Well, to first part of your question, we estimate around 25% or so of our business is tied to these formula-based contracts and then the rest are really kind of straight negotiated contracts. Like in point two is historically we feel we do a good job working with our customers as prices go up or down in the raw materials and providing them data which makes the business case to make changes in our pricing, and over at least historically we've been successful to do that. So we would expect to have the same kind of success going forward.

Michael Harrison

Analyst

And then the last thing I wanted to ask Mike or Mary, if you would like to discuss so that’s while you mentioned the SG&A cost leverage, you had about 26% of sales for Q3 and as I look back over the last few years, you've gotten as low as the 24%, 25% range as a percent of sales at some point. Is that where you see the long-term SG&A as a percent of sales leveraging down to 24%, 25% or is that something we could drive maybe even to the low 20% range over time?

Michael Barry

Analyst

We really haven't given specific guidance around that, Mike. So I don't want to kind of start giving SG&A as percent of sales guidance. I would just say our goal is over time as we grow organically and inorganically is to leverage our infrastructure as a company and to continue increase our operating margins or EBITDA margins and I think if you kind of go back over the past several years, you can kind of see as we've been growing organically and through acquisitions that we've done that and all those kind of continue to work on that.

Michael Harrison

Analyst

All right. Thank you very much.

Michael Barry

Analyst

Thank you, Mike.

Operator

Operator

Thank you. [Operator Instructions] Our next question is coming from Garo Norian of Palisade Capital Management. Please proceed with your question.

Garo Norian

Analyst

Hi, good morning guys.

Michael Barry

Analyst

Good morning, Garo.

Garo Norian

Analyst

I wanted to better understand I guess the cash flow improvement. It looks to me like it's been primarily working capital and then I guess particularly if I look over the last two years, even it's really meaningfully improved there. How much more is there to maybe work on there or have you got kind of as tight as you can reasonably get?

Mary Hall

Analyst

We, working capital does continue to be a focus. I'm never satisfied that we've gotten as much as we can and it certainly will continue to be a focus going forward.

Garo Norian

Analyst

Okay and it's nothing - I guess, just to make sure it is most kind of structural action that you guys have been taking or are there any certain kind of unique one-time initiative type of benefit sort of help?

Michael Barry

Analyst

Nothing special there.

Mary Hall

Analyst

No.

Michael Barry

Analyst

It's like a constant - just the things we do on a normal basis every day.

Garo Norian

Analyst

Great.
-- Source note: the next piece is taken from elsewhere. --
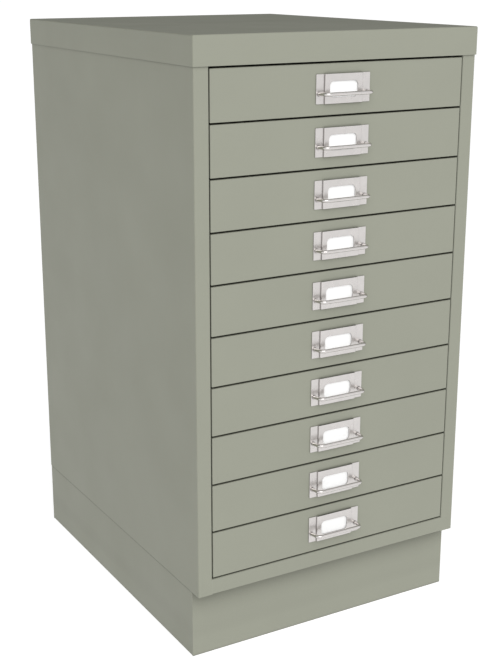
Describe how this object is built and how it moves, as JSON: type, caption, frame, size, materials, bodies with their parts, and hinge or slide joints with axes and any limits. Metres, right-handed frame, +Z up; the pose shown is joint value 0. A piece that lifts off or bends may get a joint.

And then can you just update me on the aluminum kind of side of the business and the exposure, how significant to the overall kind of company end market is aluminum these days and maybe perspective of what it was I don’t know, three, five years ago and what kind of progress do you see going forward?

Michael Barry

Analyst

When we first got into aluminum back in six years ago, when we made our first acquisition, like got us a presence in the United States. And at that point, certainly it was in the order of 1% of sales, and again we try to not give too much specific data relative to that for competitive reasons. But we have grown that area. We've grown in the United States. We've run it through cross-selling of products into the customer bases that we bought. We've picked up additional mills in Europe, in the Middle East and recently we've been starting to make some traction in China. We've had three trials ongoing in the first half of this year, which is really the first time we've had any kind of sustained growth in China and so far those trials are proceeding well. So we have definitely been growing in that area.

Garo Norian

Analyst

Great. And I just - obviously, I think of steel as the key end market between aluminum and the auto value chain, is the auto kind of value chain still larger?

Michael Barry

Analyst

I'm sorry. Could you repeat that question again, Garo?

Garo Norian

Analyst

As far as exposures by kind of broad end markets as I think of steel versus aluminum versus auto or something in that camp, what's the, I guess rate ranking for broad exposures for the business?

Michael Barry

Analyst

Certainly steel was the biggest part in our company overall and the biggest part of steel will go into auto.

Garo Norian

Analyst

Okay, so not really the pressure because the way you kind of talked about steel versus tube, I mean I think of tube as the end part of steel also kind of...

Michael Barry

Analyst

Yes. So actually the way we - I know what you are saying, but the way we actually differentiate or separate our business is we actually have that in our metal, more key piece of business, that’s our designation. Yes.

Garo Norian

Analyst

Okay. All right, that's it. Thanks so much.

Michael Barry

Analyst

Thanks, Garo.

Operator

Operator

Thank you. At this time, I'd like to turn the floor back over to management for any additional or closing comment.

Michael Barry

Analyst

Okay. Thank you. Given there is no other questions, we'll end the conference call now and I want to thank all of you for your interest today. We are pleased with our results for the second quarter and we continue to be confident in the future of Quaker Chemical. Our next conference call for the third quarter results will be in late October or early November and if you have any questions in the meantime, please feel free to contact Mary or myself. Thanks again for your interest in Quaker Chemical.

Operator

Operator

Ladies and gentlemen, thank you for your participation. This concludes today's teleconference. You may disconnect your lines at this time and have a wonderful day.